Nell’era informatica la sfida è restare lucidi, sapendo distinguere tra reale e virtuale.

La rete internet è un’immensa risorsa per il detective privato.
La rete internet è un’immensa risorsa per il detective privato.

Poveri noi (inteso come genere umano), dove andremo a finire. Sono sempre più numerose le persone, e quindi anche i clienti che si rivolgono alla mia Agenzia Investigativa, incapaci di distinguere tra la realtà vera e quella virtuale di internet.

Recentemente una signora è venuta in Agenzia Investigativa per ottenere le prove che il marito, inadempiente da anni per quanto riguarda l’assegno divorzile, avesse trovato un buon lavoro e nuotasse nell’oro. Quando le ho comunicato che purtroppo non risultavano posizioni lavorative ufficiali e le mostrai un video dove il poveretto svolgeva saltuari lavori di facchinaggio pagati per di più in nero, la cliente mi ha mostrato stizzita un suo profilo pubblico in internet, dove l’ex-marito millantava occupazioni e professionalità inesistenti; ho faticato a far capire alla donna che su un profilo personale, che si tratti di Facebook o di Linkedin o qualunque altro social, chiunque può scrivere qualsiasi falsità, spacciandola per vera.

Sempre più coniugi si rivolgono alla mia Agenzia Investigativa per un controllo d’infedeltà matrimoniale, chiedendomi non già di seguire la dolce metà quando esce di casa, ma piuttosto quando entra nei social.

Questo declino verso l’eccesso di virtuale è stato registrato anche dalla giurisprudenza con sentenze che sanzionano tradimenti virtuali e permettono (a certe condizioni) di smascherarli “frugando” nei devices degli adulteri.

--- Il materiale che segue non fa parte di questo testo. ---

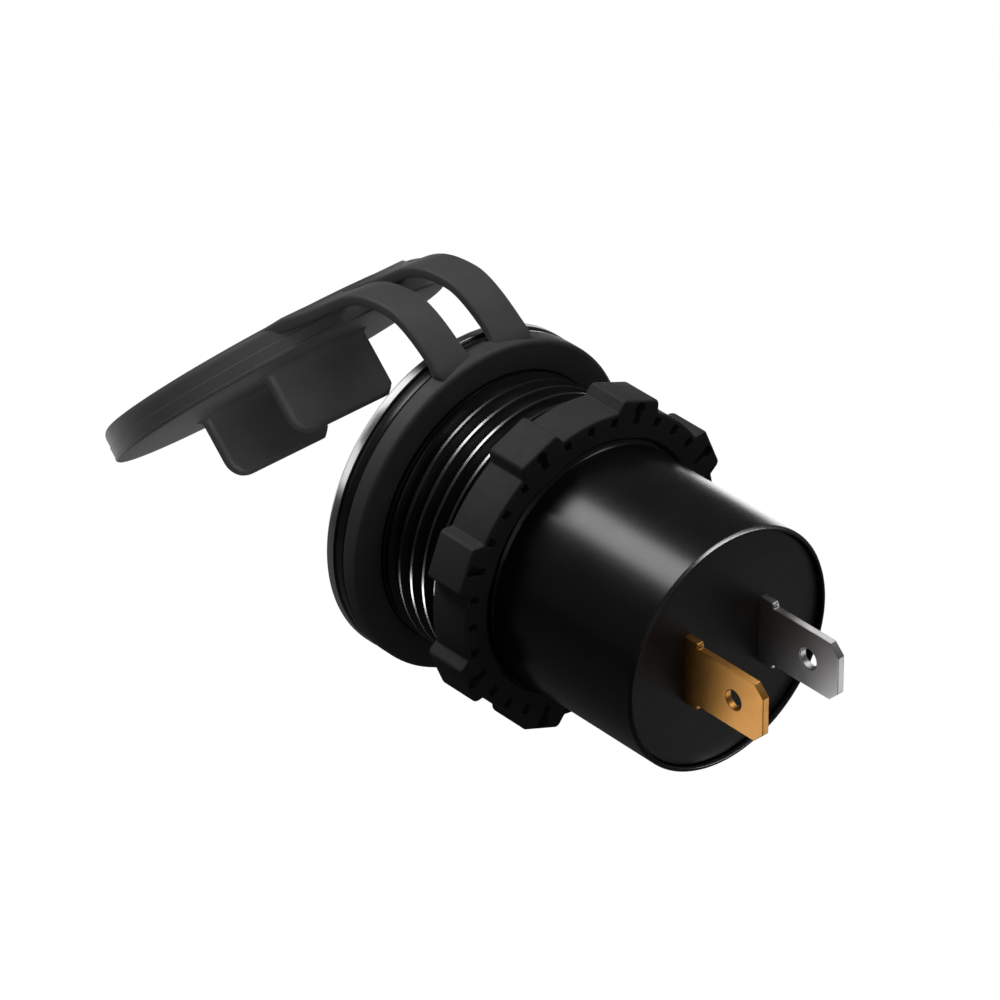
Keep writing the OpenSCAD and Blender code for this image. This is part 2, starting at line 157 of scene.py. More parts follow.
class SocketRubberSizes(bpy.types.PropertyGroup):
    strap_width: size("Strap width", "Width of one strap", 4.0, 1)
    strap_space: size("Strap space", "Free space between the straps", 3.4, 0)
    strap_thickness: size("Strap thickness", "Thickness of a strap", 1.1, 0.3)
    strap_high: size("Strap height", "Height of the top of the straps above the ring", 3.66, 1)
    strap_ahead: size("Strap reach", "Distance from the panel to the top of the straps", 8.26, 1)
    cover_radius: size("Cover radius", "Radius of the dust cover", 18.2, 10)
    cover_thickness: size("Cover thickness", "Thickness of the dust cover", 3.4, 1)
    cover_reach: size("Cover reach", "Distance from the panel to the cover's middle", 30.8, 5)
    cover_rise: size("Cover rise", "Height of the cover's middle above the axis", 0.24, -5)
    cover_open: bpy.props.FloatProperty(
        name="Cover angle",
        description="Opening angle of the cover at rest",
        default=math.radians(45.1),
        subtype="ANGLE",
    )
    plug_width: size("Plug width", "Width of a plug on the cover", 12.3, 5)
    plug_thickness: size("Plug thickness", "Thickness of a plug", 1.45, 0.5)
    plug_length: size("Plug length", "Length of a plug", 6.9, 2)
    plug_pitch: size("Plug pitch", "Distance between the middles of the plugs", 13.8, 5)
    rubber: colour("Rubber", "Colour of the rubber", "#3e3e3e")


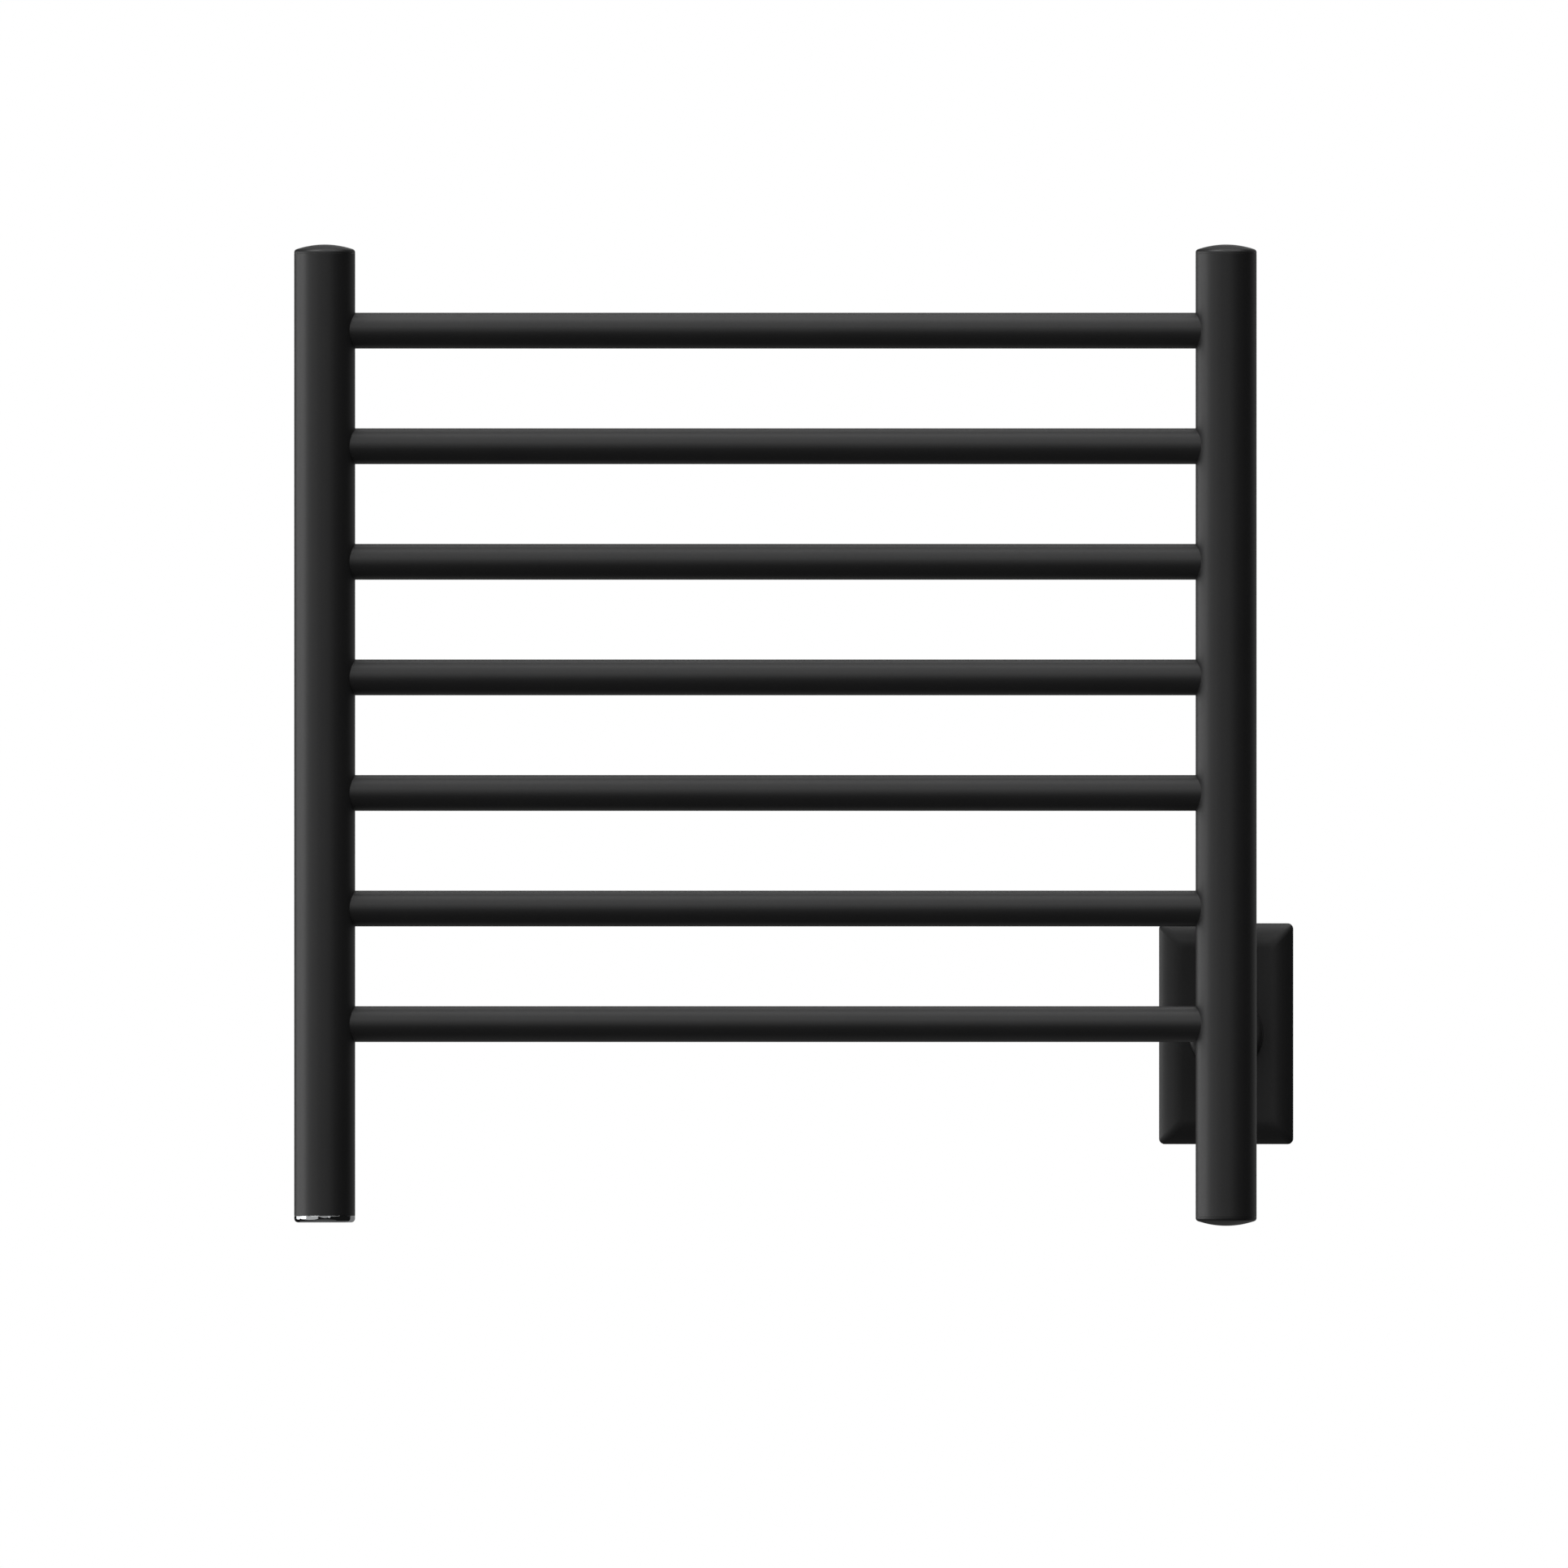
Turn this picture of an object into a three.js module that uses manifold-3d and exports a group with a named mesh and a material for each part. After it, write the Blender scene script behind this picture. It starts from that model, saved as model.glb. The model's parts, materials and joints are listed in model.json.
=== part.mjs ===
// A wall-mounted electric towel warmer: two round posts joined by seven horizontal bars.
// The frame is powder-coated steel tube, and one heating cable runs through every bar.
// The right post is fed from a wall plate by a hollow arm, and three standoffs hold the rest.
// A push switch closes the lower end of the left post.
// Millimetres. The origin is on the wall, at the centre of the wall plate.
// +X points right, +Y into the wall and +Z up, so the rack's front faces -Y.

import * as THREE from "three";
import { mergeVertices } from "three/addons/utils/BufferGeometryUtils.js";
import Module from "manifold-3d";

const wasm = await Module();
wasm.setup();

// ---- Driving dimensions ----

const GAP = 0.3; // clearance between pieces that touch

const POST_SPACING = 487.5; // between the two posts' axes
const POST_RADIUS = 16.5;
const POST_WALL = 1.5;
const POST_Y = -97.5; // the posts' and bars' axes stand this far off the wall
const RACK_TOP_Z = 426.8; // highest point of the top caps
const RACK_BOTTOM_Z = -103.9; // lowest point of the bottom cap
const SWITCH_FACE_Z = -102.1; // underside of the switch bezel

const BAR_COUNT = 7;
const BAR_PITCH = 62.5;
const BOTTOM_BAR_Z = 5.2;
const BAR_RADIUS = 9.7;
const BAR_WALL = 1.2;
const PASSAGE_RADIUS = 7; // hole in a post's wall where the cable enters a bar

const CAP_HEIGHT = 4.4; // from the cap's seat to the top of its dome
const CAP_DOME_RADIUS = 47.5;
const CAP_EDGE_RADIUS = 1.9;
const SPIGOT_LENGTH = 8;

const PLATE_WIDTH = 72.6;
const PLATE_HEIGHT = 119.5;
const PLATE_DEPTH = 10;
const PLATE_RIM = 4.2; // straight part of the plate's side
const PLATE_BORDER = 13; // width of the curved border round the flat middle
const PLATE_CORNER = 3.1;
const PLATE_SHEET = 1.6;

const ARM_RADIUS = 12.5;
const ARM_BORE = 10;
const ARM_END_Y = -1;
const LOCKNUT_RADIUS = 18.4; // across its corners
const LOCKNUT_THICKNESS = 3;
const BUSHING_LENGTH = 14;
const COLLAR_RADIUS = 20.2;
const COLLAR_LENGTH = 8;
const COLLAR_EDGE = 2;

const STRAP_WIDTH = 40;
const STRAP_HEIGHT = 108;
const STRAP_FRONT_Y = -2;
const STRAP_BACK_Y = -0.5;
const STRAP_TAB_WIDTH = 12;
const STRAP_TAB_DEPTH = 2.6; // how far the bent ends reach in front of the strap
const STRAP_SHEET = STRAP_BACK_Y - STRAP_FRONT_Y;
const STRAP_CORNER = 4;
const BOX_SCREW_SPACING = 83.3; // a single-gang box's two screw holes
const BOX_SLOT_LENGTH = 9;
const BOX_SLOT_WIDTH = 4.4;
const PLATE_SCREW_Y = -2.6;
const PLATE_SCREW_RADIUS = 1.5;
const GROUND_SCREW_Z = -27;
const GROUND_SCREW_RADIUS = 1.4;
const GROUND_HEAD_RADIUS = 3.2;
const GROUND_HEAD_FRONT_Y = -4.2;
const GROUND_HEAD_CHAMFER = 0.8;

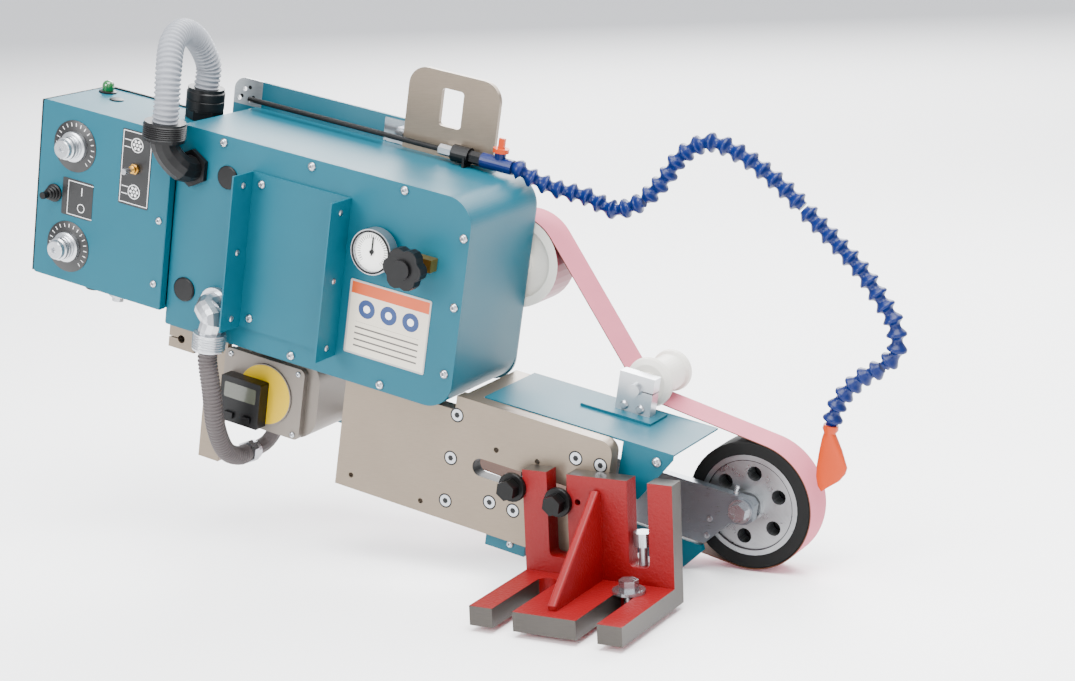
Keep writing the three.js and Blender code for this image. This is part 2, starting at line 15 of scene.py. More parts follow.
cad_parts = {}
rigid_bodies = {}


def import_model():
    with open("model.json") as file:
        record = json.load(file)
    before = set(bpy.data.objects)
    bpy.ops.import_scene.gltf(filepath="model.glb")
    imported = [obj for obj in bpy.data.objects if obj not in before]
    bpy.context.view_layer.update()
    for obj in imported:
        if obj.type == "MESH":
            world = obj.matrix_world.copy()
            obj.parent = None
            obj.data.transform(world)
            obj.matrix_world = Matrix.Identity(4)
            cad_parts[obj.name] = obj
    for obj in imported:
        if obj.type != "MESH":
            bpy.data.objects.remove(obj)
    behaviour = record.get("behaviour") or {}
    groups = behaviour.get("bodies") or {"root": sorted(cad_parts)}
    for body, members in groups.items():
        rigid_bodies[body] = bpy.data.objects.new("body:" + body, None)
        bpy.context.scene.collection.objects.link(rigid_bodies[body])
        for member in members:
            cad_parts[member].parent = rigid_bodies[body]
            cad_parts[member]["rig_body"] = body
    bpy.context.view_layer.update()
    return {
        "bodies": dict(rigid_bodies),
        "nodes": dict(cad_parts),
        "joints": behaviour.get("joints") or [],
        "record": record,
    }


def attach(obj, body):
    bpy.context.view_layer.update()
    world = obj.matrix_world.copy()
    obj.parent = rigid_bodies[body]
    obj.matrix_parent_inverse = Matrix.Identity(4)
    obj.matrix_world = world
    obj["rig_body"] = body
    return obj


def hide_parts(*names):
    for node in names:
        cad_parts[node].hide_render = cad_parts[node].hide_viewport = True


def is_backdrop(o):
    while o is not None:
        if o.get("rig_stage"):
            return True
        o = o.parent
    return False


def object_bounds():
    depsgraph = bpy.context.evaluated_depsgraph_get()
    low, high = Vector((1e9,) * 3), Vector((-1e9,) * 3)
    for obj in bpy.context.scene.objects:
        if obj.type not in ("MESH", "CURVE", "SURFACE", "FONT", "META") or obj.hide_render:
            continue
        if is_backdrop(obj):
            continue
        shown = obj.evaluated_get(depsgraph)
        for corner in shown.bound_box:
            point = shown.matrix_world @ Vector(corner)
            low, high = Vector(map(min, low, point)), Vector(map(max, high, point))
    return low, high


LOG = logging.getLogger("belt_grinder")
Number = Union[int, float]
Point = tuple[float, float, float]
MM = 0.001
PER_METRE = 1000.0
BRUSH: Point = (1.0, 6.0, 22.0)

# Places in the machine frame, in millimetres: y of faces, w of the box's top, u and w of centres, routes.
COVER_Y = -20.0
BOX_Y = -35.0
MARKS_Y = -36.0
KNOB_Y = -36.2
HOSE_Y = 205.0
BOX_TOP = 298.2
SPOOL_U = -36.0
WHEEL = (156.0, -109.0)
IDLER = (-300.0, 172.0)
GAUGE = (-426.0, 202.0)
TOGGLE = (-886.0, 224.0)
LAMP = (-1050.0, 92.0)
DIALS = (("upper", -1010.0, 233.0), ("lower", -1011.0, 62.0))
UPPER_ROUTE: tuple[Point, ...] = (
    (-811, -68.3, 324.3), (-811, -68.3, 350), (-820, -58, 402), (-838, -30, 438), (-853, 14, 450),
    (-857, 58, 434), (-851, 91, 388), (-851, 91, 350.3),
)
LOWER_ROUTE: tuple[Point, ...] = (
    (-699, -58.3, -28.3), (-699, -58.3, -44), (-690, -53, -95), (-687, -34, -165), (-689, 6, -219),
    (-687, 44, -236), (-687, 61.7, -236),
)
TUBE_ROUTE: tuple[Point, ...] = (
    (-812.0, 158.0, 330.0), (-690.0, 158.0, 330.0), (-566.0, 158.0, 330.0), (-442.0, 158.0, 330.0),
)


class Grain(Enum):
    """Surface structure of a finish."""

    PLAIN = "plain"
    BRUSHED = "brushed"
    PEBBLED = "pebbled"
    CLOTH = "cloth"


class Side(Enum):
    """Which way a screw or plate faces in the machine frame."""

    FRONT = "front"
    TOP = "top"
    RIGHT = "right"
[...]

Durante più d’una indagine d’infedeltà matrimoniale la mia Agenzia Investigativa ha scoperto relazioni adultere completamente virtuali. Tra queste, la più triste, quella di un marito che rientrava tardi dal lavoro, non per intrattenersi tra le lenzuola dell’amante, ma per chattare con lei, fermo in auto a bordo strada.

Anche nelle indagini aziendali è pericoloso affidarsi troppo a internet. Esiste ormai una sindrome esibizionistica del proprio curriculum lavorativo, che porta i più fragili di mente a ostentare esperienza, attestati e riconoscimenti sino ad inventarseli. E qui interviene il fine lavoro dell’Agenzia Investigativa in grado di verificare uno ad uno ciascun “trofeo” pubblicato, non con altre ricerche in internet, ma piuttosto con più concrete interviste a persone informate.

Se da un lato la rete è una trappola per i più deboli, dall’altro lato resta un’immensa risorsa per qualsiasi investigatore privato: debitori cronici, cui scappa un selfie con, sullo sfondo, la targa dell’auto appena comperata. Bracconieri che non riescono a rinunciare ad esibire i loro turpi trofei, dimenticandosi, anche in questo caso, degli automezzi parcheggiati sullo sfondo. Delinquenti che filmano i loro crimini e si riprendono riflessi nelle vetrate dei negozi o nei finestrini delle auto parcheggiate. Infedeli seriali che dimenticano accesa la localizzazione del loro smartphone mentre sono dall’amante. Assenteisti finti ammalati che, evitano furbescamente di postare l’escursione in alta montagna nel periodo di malattia, ma vengono taggati con la picozza in mano dal solito amico social-dipendente.